→ **INFORMATION SHOWN**

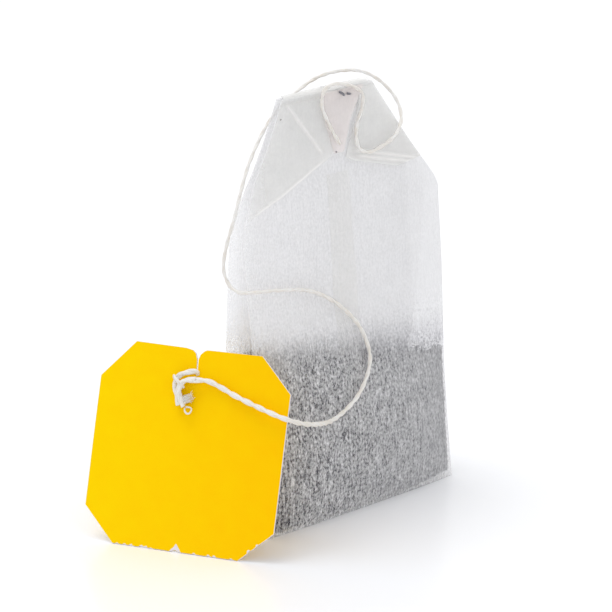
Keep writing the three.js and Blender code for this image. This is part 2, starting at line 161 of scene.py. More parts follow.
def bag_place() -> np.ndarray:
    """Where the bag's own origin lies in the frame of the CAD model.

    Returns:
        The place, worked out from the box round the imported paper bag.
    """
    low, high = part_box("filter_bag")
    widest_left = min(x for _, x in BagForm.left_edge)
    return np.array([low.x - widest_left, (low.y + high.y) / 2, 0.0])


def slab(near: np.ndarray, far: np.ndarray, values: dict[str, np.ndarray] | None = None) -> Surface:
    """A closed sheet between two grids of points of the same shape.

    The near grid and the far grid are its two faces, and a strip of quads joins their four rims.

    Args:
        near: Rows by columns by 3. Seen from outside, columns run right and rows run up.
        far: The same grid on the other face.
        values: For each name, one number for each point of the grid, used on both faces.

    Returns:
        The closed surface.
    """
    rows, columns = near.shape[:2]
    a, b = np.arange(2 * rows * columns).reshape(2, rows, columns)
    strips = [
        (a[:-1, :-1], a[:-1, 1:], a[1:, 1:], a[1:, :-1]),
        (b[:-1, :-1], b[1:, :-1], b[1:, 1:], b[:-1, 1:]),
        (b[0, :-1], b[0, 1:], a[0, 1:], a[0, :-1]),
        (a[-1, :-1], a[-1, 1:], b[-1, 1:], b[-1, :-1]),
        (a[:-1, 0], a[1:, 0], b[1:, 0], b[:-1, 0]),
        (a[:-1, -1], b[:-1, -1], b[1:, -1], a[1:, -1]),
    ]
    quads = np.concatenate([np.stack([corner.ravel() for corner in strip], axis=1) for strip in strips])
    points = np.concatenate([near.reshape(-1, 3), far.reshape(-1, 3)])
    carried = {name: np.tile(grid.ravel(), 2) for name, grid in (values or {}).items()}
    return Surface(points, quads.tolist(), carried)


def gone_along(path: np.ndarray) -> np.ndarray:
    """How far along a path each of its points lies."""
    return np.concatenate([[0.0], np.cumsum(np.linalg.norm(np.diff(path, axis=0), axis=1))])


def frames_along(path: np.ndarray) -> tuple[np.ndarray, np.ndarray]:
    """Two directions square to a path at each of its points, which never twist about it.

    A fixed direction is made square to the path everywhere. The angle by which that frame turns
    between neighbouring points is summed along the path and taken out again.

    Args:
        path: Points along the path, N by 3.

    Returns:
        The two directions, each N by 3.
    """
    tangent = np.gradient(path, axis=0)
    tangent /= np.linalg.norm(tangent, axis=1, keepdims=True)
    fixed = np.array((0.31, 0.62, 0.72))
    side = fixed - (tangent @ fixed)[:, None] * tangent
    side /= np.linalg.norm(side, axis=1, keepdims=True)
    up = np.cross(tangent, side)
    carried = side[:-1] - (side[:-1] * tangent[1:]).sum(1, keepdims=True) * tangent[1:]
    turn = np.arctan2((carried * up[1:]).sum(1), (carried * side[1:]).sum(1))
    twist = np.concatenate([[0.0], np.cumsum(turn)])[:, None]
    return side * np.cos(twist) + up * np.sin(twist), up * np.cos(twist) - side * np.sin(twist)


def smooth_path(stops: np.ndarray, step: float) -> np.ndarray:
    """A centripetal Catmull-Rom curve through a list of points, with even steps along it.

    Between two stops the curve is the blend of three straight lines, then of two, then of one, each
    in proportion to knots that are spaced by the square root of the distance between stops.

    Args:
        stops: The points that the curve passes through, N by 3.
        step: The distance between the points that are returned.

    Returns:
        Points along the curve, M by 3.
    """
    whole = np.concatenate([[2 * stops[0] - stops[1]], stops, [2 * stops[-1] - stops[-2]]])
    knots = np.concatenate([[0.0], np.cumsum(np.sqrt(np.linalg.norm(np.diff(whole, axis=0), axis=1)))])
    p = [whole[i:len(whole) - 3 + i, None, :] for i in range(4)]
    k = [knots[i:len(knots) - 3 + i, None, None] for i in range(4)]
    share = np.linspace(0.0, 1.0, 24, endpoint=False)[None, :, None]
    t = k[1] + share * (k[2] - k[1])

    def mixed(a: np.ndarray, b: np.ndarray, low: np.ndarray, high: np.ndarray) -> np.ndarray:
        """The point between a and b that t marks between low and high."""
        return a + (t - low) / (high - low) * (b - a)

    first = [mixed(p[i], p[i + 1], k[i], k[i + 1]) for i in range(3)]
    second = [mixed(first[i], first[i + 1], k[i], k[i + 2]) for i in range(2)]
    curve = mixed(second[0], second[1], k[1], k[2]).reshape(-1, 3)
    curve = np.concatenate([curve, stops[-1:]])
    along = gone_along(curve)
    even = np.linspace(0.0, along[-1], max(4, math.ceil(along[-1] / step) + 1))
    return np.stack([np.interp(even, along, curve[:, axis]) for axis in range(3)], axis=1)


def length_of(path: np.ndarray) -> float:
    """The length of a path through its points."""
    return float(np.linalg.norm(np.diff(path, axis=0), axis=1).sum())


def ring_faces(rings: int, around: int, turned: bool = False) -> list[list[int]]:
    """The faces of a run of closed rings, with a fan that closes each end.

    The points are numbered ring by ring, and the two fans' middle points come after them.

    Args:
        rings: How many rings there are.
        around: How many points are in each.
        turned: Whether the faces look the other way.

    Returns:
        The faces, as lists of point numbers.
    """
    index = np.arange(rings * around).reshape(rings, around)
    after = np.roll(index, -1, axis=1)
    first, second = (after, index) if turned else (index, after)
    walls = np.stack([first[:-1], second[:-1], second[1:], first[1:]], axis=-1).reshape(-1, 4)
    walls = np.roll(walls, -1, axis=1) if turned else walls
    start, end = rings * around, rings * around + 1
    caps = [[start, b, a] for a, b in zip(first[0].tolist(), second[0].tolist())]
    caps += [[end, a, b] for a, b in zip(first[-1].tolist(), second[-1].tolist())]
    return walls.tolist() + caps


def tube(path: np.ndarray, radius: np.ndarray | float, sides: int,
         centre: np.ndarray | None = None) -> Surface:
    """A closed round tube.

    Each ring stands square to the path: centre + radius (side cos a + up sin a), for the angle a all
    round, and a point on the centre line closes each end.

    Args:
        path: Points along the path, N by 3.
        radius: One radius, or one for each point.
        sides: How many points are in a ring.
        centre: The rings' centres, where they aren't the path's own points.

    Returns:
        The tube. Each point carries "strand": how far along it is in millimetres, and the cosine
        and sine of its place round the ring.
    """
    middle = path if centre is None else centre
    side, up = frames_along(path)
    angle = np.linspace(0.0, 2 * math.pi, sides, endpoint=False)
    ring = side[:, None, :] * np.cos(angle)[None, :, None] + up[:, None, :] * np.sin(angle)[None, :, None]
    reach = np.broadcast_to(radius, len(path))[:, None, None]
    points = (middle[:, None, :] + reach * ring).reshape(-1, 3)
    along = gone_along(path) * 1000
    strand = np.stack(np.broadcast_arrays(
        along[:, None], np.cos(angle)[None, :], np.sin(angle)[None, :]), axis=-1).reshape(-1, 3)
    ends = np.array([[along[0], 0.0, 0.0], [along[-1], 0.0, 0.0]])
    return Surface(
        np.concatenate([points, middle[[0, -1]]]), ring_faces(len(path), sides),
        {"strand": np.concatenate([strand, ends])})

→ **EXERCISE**
Your task is to repeat each line of the material exactly.

→ **TASK ANSWER**
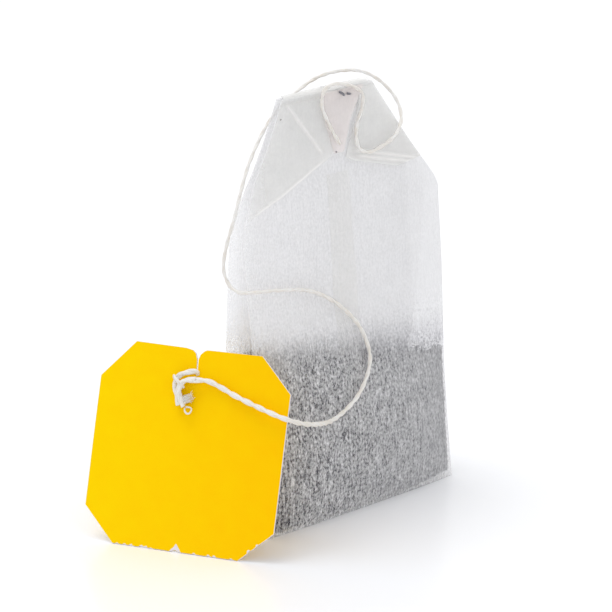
Keep writing the three.js and Blender code for this image. This is part 2, starting at line 161 of scene.py. More parts follow.
def bag_place() -> np.ndarray:
    """Where the bag's own origin lies in the frame of the CAD model.

    Returns:
        The place, worked out from the box round the imported paper bag.
    """
    low, high = part_box("filter_bag")
    widest_left = min(x for _, x in BagForm.left_edge)
    return np.array([low.x - widest_left, (low.y + high.y) / 2, 0.0])


def slab(near: np.ndarray, far: np.ndarray, values: dict[str, np.ndarray] | None = None) -> Surface:
    """A closed sheet between two grids of points of the same shape.

    The near grid and the far grid are its two faces, and a strip of quads joins their four rims.

    Args:
        near: Rows by columns by 3. Seen from outside, columns run right and rows run up.
        far: The same grid on the other face.
        values: For each name, one number for each point of the grid, used on both faces.

    Returns:
        The closed surface.
    """
    rows, columns = near.shape[:2]
    a, b = np.arange(2 * rows * columns).reshape(2, rows, columns)
    strips = [
        (a[:-1, :-1], a[:-1, 1:], a[1:, 1:], a[1:, :-1]),
        (b[:-1, :-1], b[1:, :-1], b[1:, 1:], b[:-1, 1:]),
        (b[0, :-1], b[0, 1:], a[0, 1:], a[0, :-1]),
        (a[-1, :-1], a[-1, 1:], b[-1, 1:], b[-1, :-1]),
        (a[:-1, 0], a[1:, 0], b[1:, 0], b[:-1, 0]),
        (a[:-1, -1], b[:-1, -1], b[1:, -1], a[1:, -1]),
    ]
    quads = np.concatenate([np.stack([corner.ravel() for corner in strip], axis=1) for strip in strips])
    points = np.concatenate([near.reshape(-1, 3), far.reshape(-1, 3)])
    carried = {name: np.tile(grid.ravel(), 2) for name, grid in (values or {}).items()}
    return Surface(points, quads.tolist(), carried)


def gone_along(path: np.ndarray) -> np.ndarray:
    """How far along a path each of its points lies."""
    return np.concatenate([[0.0], np.cumsum(np.linalg.norm(np.diff(path, axis=0), axis=1))])


def frames_along(path: np.ndarray) -> tuple[np.ndarray, np.ndarray]:
    """Two directions square to a path at each of its points, which never twist about it.

    A fixed direction is made square to the path everywhere. The angle by which that frame turns
    between neighbouring points is summed along the path and taken out again.

    Args:
        path: Points along the path, N by 3.

    Returns:
        The two directions, each N by 3.
    """
    tangent = np.gradient(path, axis=0)
    tangent /= np.linalg.norm(tangent, axis=1, keepdims=True)
    fixed = np.array((0.31, 0.62, 0.72))
    side = fixed - (tangent @ fixed)[:, None] * tangent
    side /= np.linalg.norm(side, axis=1, keepdims=True)
    up = np.cross(tangent, side)
    carried = side[:-1] - (side[:-1] * tangent[1:]).sum(1, keepdims=True) * tangent[1:]
    turn = np.arctan2((carried * up[1:]).sum(1), (carried * side[1:]).sum(1))
    twist = np.concatenate([[0.0], np.cumsum(turn)])[:, None]
    return side * np.cos(twist) + up * np.sin(twist), up * np.cos(twist) - side * np.sin(twist)


def smooth_path(stops: np.ndarray, step: float) -> np.ndarray:
    """A centripetal Catmull-Rom curve through a list of points, with even steps along it.

    Between two stops the curve is the blend of three straight lines, then of two, then of one, each
    in proportion to knots that are spaced by the square root of the distance between stops.

    Args:
        stops: The points that the curve passes through, N by 3.
        step: The distance between the points that are returned.

    Returns:
        Points along the curve, M by 3.
    """
    whole = np.concatenate([[2 * stops[0] - stops[1]], stops, [2 * stops[-1] - stops[-2]]])
    knots = np.concatenate([[0.0], np.cumsum(np.sqrt(np.linalg.norm(np.diff(whole, axis=0), axis=1)))])
    p = [whole[i:len(whole) - 3 + i, None, :] for i in range(4)]
    k = [knots[i:len(knots) - 3 + i, None, None] for i in range(4)]
    share = np.linspace(0.0, 1.0, 24, endpoint=False)[None, :, None]
    t = k[1] + share * (k[2] - k[1])

    def mixed(a: np.ndarray, b: np.ndarray, low: np.ndarray, high: np.ndarray) -> np.ndarray:
        """The point between a and b that t marks between low and high."""
        return a + (t - low) / (high - low) * (b - a)

    first = [mixed(p[i], p[i + 1], k[i], k[i + 1]) for i in range(3)]
    second = [mixed(first[i], first[i + 1], k[i], k[i + 2]) for i in range(2)]
    curve = mixed(second[0], second[1], k[1], k[2]).reshape(-1, 3)
    curve = np.concatenate([curve, stops[-1:]])
    along = gone_along(curve)
    even = np.linspace(0.0, along[-1], max(4, math.ceil(along[-1] / step) + 1))
    return np.stack([np.interp(even, along, curve[:, axis]) for axis in range(3)], axis=1)


def length_of(path: np.ndarray) -> float:
    """The length of a path through its points."""
    return float(np.linalg.norm(np.diff(path, axis=0), axis=1).sum())


def ring_faces(rings: int, around: int, turned: bool = False) -> list[list[int]]:
    """The faces of a run of closed rings, with a fan that closes each end.

    The points are numbered ring by ring, and the two fans' middle points come after them.

    Args:
        rings: How many rings there are.
        around: How many points are in each.
        turned: Whether the faces look the other way.

    Returns:
        The faces, as lists of point numbers.
    """
    index = np.arange(rings * around).reshape(rings, around)
    after = np.roll(index, -1, axis=1)
    first, second = (after, index) if turned else (index, after)
    walls = np.stack([first[:-1], second[:-1], second[1:], first[1:]], axis=-1).reshape(-1, 4)
    walls = np.roll(walls, -1, axis=1) if turned else walls
    start, end = rings * around, rings * around + 1
    caps = [[start, b, a] for a, b in zip(first[0].tolist(), second[0].tolist())]
    caps += [[end, a, b] for a, b in zip(first[-1].tolist(), second[-1].tolist())]
    return walls.tolist() + caps


def tube(path: np.ndarray, radius: np.ndarray | float, sides: int,
         centre: np.ndarray | None = None) -> Surface:
    """A closed round tube.

    Each ring stands square to the path: centre + radius (side cos a + up sin a), for the angle a all
    round, and a point on the centre line closes each end.

    Args:
        path: Points along the path, N by 3.
        radius: One radius, or one for each point.
        sides: How many points are in a ring.
        centre: The rings' centres, where they aren't the path's own points.

    Returns:
        The tube. Each point carries "strand": how far along it is in millimetres, and the cosine
        and sine of its place round the ring.
    """
    middle = path if centre is None else centre
    side, up = frames_along(path)
    angle = np.linspace(0.0, 2 * math.pi, sides, endpoint=False)
    ring = side[:, None, :] * np.cos(angle)[None, :, None] + up[:, None, :] * np.sin(angle)[None, :, None]
    reach = np.broadcast_to(radius, len(path))[:, None, None]
    points = (middle[:, None, :] + reach * ring).reshape(-1, 3)
    along = gone_along(path) * 1000
    strand = np.stack(np.broadcast_arrays(
        along[:, None], np.cos(angle)[None, :], np.sin(angle)[None, :]), axis=-1).reshape(-1, 3)
    ends = np.array([[along[0], 0.0, 0.0], [along[-1], 0.0, 0.0]])
    return Surface(
        np.concatenate([points, middle[[0, -1]]]), ring_faces(len(path), sides),
        {"strand": np.concatenate([strand, ends])})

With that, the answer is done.